**REQUEST:**
Reproduce the following material exactly, including every line.

**GIVEN INFORMATION:**
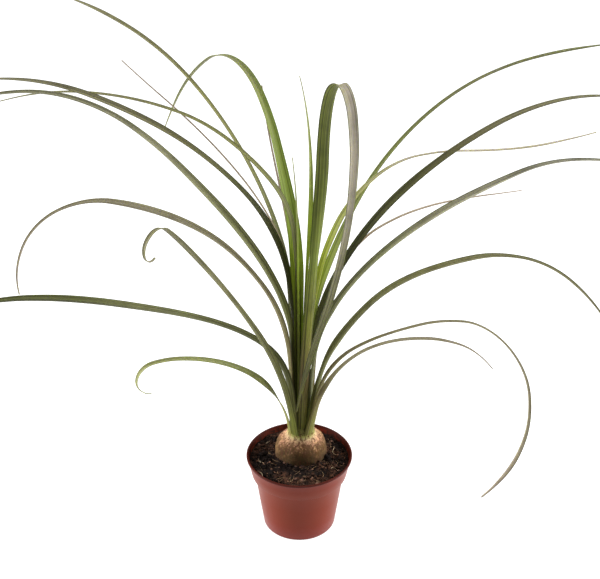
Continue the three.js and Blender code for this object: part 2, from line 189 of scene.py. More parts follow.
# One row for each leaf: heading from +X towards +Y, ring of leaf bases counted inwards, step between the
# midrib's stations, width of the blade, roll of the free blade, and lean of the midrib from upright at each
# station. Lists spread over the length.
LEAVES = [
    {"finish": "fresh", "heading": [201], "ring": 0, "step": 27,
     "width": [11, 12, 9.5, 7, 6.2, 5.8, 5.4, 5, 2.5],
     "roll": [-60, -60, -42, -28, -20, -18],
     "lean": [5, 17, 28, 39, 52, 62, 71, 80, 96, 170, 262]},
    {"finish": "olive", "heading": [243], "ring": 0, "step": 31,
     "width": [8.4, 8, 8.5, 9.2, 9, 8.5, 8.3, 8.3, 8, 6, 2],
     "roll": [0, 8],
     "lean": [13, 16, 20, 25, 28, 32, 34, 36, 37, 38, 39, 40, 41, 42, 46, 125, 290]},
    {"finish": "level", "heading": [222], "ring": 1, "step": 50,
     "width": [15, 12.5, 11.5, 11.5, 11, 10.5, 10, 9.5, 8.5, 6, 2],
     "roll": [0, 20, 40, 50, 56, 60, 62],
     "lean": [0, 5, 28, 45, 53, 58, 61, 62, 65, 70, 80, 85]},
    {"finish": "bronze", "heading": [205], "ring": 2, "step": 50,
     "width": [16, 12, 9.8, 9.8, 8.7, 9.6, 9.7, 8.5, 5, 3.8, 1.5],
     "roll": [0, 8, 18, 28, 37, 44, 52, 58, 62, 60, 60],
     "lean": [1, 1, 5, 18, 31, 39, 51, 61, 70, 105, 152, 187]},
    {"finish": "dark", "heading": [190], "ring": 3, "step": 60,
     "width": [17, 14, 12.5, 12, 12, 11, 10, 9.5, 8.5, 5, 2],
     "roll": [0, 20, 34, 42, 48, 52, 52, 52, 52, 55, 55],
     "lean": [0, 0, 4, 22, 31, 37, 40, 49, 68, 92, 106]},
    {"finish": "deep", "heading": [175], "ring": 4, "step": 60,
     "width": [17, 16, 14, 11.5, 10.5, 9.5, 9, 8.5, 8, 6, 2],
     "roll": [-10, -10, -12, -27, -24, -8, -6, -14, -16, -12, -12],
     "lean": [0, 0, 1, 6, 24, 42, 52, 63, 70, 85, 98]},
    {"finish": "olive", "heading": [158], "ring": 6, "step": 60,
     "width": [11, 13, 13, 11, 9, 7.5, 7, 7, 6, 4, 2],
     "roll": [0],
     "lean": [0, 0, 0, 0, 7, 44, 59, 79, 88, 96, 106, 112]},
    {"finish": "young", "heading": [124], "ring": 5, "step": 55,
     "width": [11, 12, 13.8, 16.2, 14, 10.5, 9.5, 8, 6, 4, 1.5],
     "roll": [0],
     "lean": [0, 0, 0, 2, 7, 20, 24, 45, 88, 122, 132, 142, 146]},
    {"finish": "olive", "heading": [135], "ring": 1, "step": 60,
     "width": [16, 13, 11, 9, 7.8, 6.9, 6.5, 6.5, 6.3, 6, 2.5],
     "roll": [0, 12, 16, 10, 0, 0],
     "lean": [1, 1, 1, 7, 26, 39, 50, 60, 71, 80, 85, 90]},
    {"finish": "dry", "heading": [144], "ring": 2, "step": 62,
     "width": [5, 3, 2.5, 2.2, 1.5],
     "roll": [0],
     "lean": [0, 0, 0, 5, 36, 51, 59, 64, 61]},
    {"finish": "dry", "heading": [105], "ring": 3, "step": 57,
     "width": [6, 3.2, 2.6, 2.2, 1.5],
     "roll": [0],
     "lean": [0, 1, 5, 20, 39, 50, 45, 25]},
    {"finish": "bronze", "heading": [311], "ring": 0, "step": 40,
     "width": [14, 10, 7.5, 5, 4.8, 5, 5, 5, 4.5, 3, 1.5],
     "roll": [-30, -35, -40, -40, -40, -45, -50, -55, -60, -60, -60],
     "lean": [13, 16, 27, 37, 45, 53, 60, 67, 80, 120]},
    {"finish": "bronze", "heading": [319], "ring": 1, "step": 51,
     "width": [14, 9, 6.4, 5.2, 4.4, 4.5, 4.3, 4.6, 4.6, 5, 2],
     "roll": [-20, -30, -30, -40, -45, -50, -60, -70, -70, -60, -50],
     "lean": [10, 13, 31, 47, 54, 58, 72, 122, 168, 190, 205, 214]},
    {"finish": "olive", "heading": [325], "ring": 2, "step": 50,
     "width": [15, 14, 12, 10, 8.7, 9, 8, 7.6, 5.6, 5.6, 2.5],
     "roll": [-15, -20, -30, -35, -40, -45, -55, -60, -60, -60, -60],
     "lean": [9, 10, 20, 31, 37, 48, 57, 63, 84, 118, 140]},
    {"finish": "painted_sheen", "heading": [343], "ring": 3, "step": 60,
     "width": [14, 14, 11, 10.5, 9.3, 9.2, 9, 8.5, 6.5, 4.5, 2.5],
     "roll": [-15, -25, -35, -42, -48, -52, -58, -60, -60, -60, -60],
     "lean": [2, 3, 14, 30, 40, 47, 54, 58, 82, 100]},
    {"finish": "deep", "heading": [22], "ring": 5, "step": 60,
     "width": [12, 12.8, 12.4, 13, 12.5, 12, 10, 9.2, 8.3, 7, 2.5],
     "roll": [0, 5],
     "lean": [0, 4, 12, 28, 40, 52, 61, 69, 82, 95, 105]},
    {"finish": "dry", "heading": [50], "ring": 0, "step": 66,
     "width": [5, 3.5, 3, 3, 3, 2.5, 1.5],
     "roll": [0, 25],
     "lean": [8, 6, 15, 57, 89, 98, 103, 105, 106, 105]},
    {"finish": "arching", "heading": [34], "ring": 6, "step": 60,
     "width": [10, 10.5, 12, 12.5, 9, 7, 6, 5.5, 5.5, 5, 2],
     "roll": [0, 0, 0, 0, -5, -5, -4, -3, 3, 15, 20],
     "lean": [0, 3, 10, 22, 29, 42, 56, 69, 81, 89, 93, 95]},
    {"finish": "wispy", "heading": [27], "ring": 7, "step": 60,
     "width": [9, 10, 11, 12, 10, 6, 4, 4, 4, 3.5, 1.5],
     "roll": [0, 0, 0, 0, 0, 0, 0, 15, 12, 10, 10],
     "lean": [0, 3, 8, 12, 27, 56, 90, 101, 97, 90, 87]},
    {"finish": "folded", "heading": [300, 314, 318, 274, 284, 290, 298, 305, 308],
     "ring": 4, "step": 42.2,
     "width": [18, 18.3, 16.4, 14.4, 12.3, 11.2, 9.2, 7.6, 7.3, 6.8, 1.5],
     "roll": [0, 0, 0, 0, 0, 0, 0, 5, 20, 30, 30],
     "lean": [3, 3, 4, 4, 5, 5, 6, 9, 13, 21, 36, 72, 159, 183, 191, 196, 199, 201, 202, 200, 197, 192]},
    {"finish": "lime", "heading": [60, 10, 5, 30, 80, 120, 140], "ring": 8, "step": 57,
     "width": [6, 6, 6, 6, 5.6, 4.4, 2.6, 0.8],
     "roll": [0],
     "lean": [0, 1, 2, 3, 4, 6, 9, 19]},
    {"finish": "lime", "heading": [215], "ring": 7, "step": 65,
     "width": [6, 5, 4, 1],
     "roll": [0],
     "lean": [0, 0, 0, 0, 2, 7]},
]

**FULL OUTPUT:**
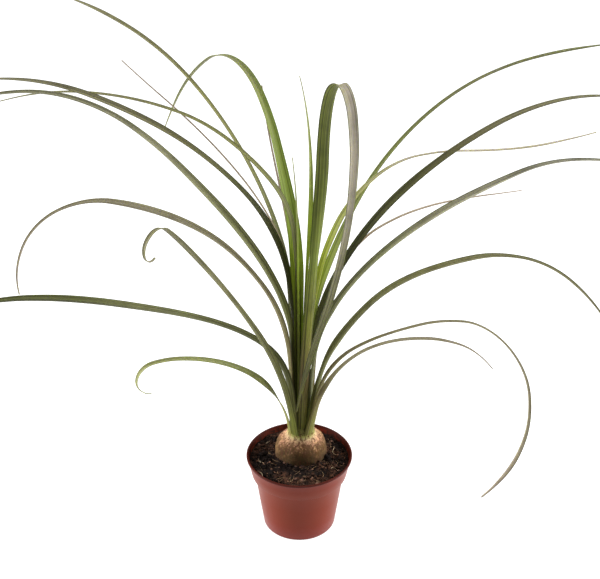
Continue the three.js and Blender code for this object: part 2, from line 189 of scene.py. More parts follow.
# One row for each leaf: heading from +X towards +Y, ring of leaf bases counted inwards, step between the
# midrib's stations, width of the blade, roll of the free blade, and lean of the midrib from upright at each
# station. Lists spread over the length.
LEAVES = [
    {"finish": "fresh", "heading": [201], "ring": 0, "step": 27,
     "width": [11, 12, 9.5, 7, 6.2, 5.8, 5.4, 5, 2.5],
     "roll": [-60, -60, -42, -28, -20, -18],
     "lean": [5, 17, 28, 39, 52, 62, 71, 80, 96, 170, 262]},
    {"finish": "olive", "heading": [243], "ring": 0, "step": 31,
     "width": [8.4, 8, 8.5, 9.2, 9, 8.5, 8.3, 8.3, 8, 6, 2],
     "roll": [0, 8],
     "lean": [13, 16, 20, 25, 28, 32, 34, 36, 37, 38, 39, 40, 41, 42, 46, 125, 290]},
    {"finish": "level", "heading": [222], "ring": 1, "step": 50,
     "width": [15, 12.5, 11.5, 11.5, 11, 10.5, 10, 9.5, 8.5, 6, 2],
     "roll": [0, 20, 40, 50, 56, 60, 62],
     "lean": [0, 5, 28, 45, 53, 58, 61, 62, 65, 70, 80, 85]},
    {"finish": "bronze", "heading": [205], "ring": 2, "step": 50,
     "width": [16, 12, 9.8, 9.8, 8.7, 9.6, 9.7, 8.5, 5, 3.8, 1.5],
     "roll": [0, 8, 18, 28, 37, 44, 52, 58, 62, 60, 60],
     "lean": [1, 1, 5, 18, 31, 39, 51, 61, 70, 105, 152, 187]},
    {"finish": "dark", "heading": [190], "ring": 3, "step": 60,
     "width": [17, 14, 12.5, 12, 12, 11, 10, 9.5, 8.5, 5, 2],
     "roll": [0, 20, 34, 42, 48, 52, 52, 52, 52, 55, 55],
     "lean": [0, 0, 4, 22, 31, 37, 40, 49, 68, 92, 106]},
    {"finish": "deep", "heading": [175], "ring": 4, "step": 60,
     "width": [17, 16, 14, 11.5, 10.5, 9.5, 9, 8.5, 8, 6, 2],
     "roll": [-10, -10, -12, -27, -24, -8, -6, -14, -16, -12, -12],
     "lean": [0, 0, 1, 6, 24, 42, 52, 63, 70, 85, 98]},
    {"finish": "olive", "heading": [158], "ring": 6, "step": 60,
     "width": [11, 13, 13, 11, 9, 7.5, 7, 7, 6, 4, 2],
     "roll": [0],
     "lean": [0, 0, 0, 0, 7, 44, 59, 79, 88, 96, 106, 112]},
    {"finish": "young", "heading": [124], "ring": 5, "step": 55,
     "width": [11, 12, 13.8, 16.2, 14, 10.5, 9.5, 8, 6, 4, 1.5],
     "roll": [0],
     "lean": [0, 0, 0, 2, 7, 20, 24, 45, 88, 122, 132, 142, 146]},
    {"finish": "olive", "heading": [135], "ring": 1, "step": 60,
     "width": [16, 13, 11, 9, 7.8, 6.9, 6.5, 6.5, 6.3, 6, 2.5],
     "roll": [0, 12, 16, 10, 0, 0],
     "lean": [1, 1, 1, 7, 26, 39, 50, 60, 71, 80, 85, 90]},
    {"finish": "dry", "heading": [144], "ring": 2, "step": 62,
     "width": [5, 3, 2.5, 2.2, 1.5],
     "roll": [0],
     "lean": [0, 0, 0, 5, 36, 51, 59, 64, 61]},
    {"finish": "dry", "heading": [105], "ring": 3, "step": 57,
     "width": [6, 3.2, 2.6, 2.2, 1.5],
     "roll": [0],
     "lean": [0, 1, 5, 20, 39, 50, 45, 25]},
    {"finish": "bronze", "heading": [311], "ring": 0, "step": 40,
     "width": [14, 10, 7.5, 5, 4.8, 5, 5, 5, 4.5, 3, 1.5],
     "roll": [-30, -35, -40, -40, -40, -45, -50, -55, -60, -60, -60],
     "lean": [13, 16, 27, 37, 45, 53, 60, 67, 80, 120]},
    {"finish": "bronze", "heading": [319], "ring": 1, "step": 51,
     "width": [14, 9, 6.4, 5.2, 4.4, 4.5, 4.3, 4.6, 4.6, 5, 2],
     "roll": [-20, -30, -30, -40, -45, -50, -60, -70, -70, -60, -50],
     "lean": [10, 13, 31, 47, 54, 58, 72, 122, 168, 190, 205, 214]},
    {"finish": "olive", "heading": [325], "ring": 2, "step": 50,
     "width": [15, 14, 12, 10, 8.7, 9, 8, 7.6, 5.6, 5.6, 2.5],
     "roll": [-15, -20, -30, -35, -40, -45, -55, -60, -60, -60, -60],
     "lean": [9, 10, 20, 31, 37, 48, 57, 63, 84, 118, 140]},
    {"finish": "painted_sheen", "heading": [343], "ring": 3, "step": 60,
     "width": [14, 14, 11, 10.5, 9.3, 9.2, 9, 8.5, 6.5, 4.5, 2.5],
     "roll": [-15, -25, -35, -42, -48, -52, -58, -60, -60, -60, -60],
     "lean": [2, 3, 14, 30, 40, 47, 54, 58, 82, 100]},
    {"finish": "deep", "heading": [22], "ring": 5, "step": 60,
     "width": [12, 12.8, 12.4, 13, 12.5, 12, 10, 9.2, 8.3, 7, 2.5],
     "roll": [0, 5],
     "lean": [0, 4, 12, 28, 40, 52, 61, 69, 82, 95, 105]},
    {"finish": "dry", "heading": [50], "ring": 0, "step": 66,
     "width": [5, 3.5, 3, 3, 3, 2.5, 1.5],
     "roll": [0, 25],
     "lean": [8, 6, 15, 57, 89, 98, 103, 105, 106, 105]},
    {"finish": "arching", "heading": [34], "ring": 6, "step": 60,
     "width": [10, 10.5, 12, 12.5, 9, 7, 6, 5.5, 5.5, 5, 2],
     "roll": [0, 0, 0, 0, -5, -5, -4, -3, 3, 15, 20],
     "lean": [0, 3, 10, 22, 29, 42, 56, 69, 81, 89, 93, 95]},
    {"finish": "wispy", "heading": [27], "ring": 7, "step": 60,
     "width": [9, 10, 11, 12, 10, 6, 4, 4, 4, 3.5, 1.5],
     "roll": [0, 0, 0, 0, 0, 0, 0, 15, 12, 10, 10],
     "lean": [0, 3, 8, 12, 27, 56, 90, 101, 97, 90, 87]},
    {"finish": "folded", "heading": [300, 314, 318, 274, 284, 290, 298, 305, 308],
     "ring": 4, "step": 42.2,
     "width": [18, 18.3, 16.4, 14.4, 12.3, 11.2, 9.2, 7.6, 7.3, 6.8, 1.5],
     "roll": [0, 0, 0, 0, 0, 0, 0, 5, 20, 30, 30],
     "lean": [3, 3, 4, 4, 5, 5, 6, 9, 13, 21, 36, 72, 159, 183, 191, 196, 199, 201, 202, 200, 197, 192]},
    {"finish": "lime", "heading": [60, 10, 5, 30, 80, 120, 140], "ring": 8, "step": 57,
     "width": [6, 6, 6, 6, 5.6, 4.4, 2.6, 0.8],
     "roll": [0],
     "lean": [0, 1, 2, 3, 4, 6, 9, 19]},
    {"finish": "lime", "heading": [215], "ring": 7, "step": 65,
     "width": [6, 5, 4, 1],
     "roll": [0],
     "lean": [0, 0, 0, 0, 2, 7]},
]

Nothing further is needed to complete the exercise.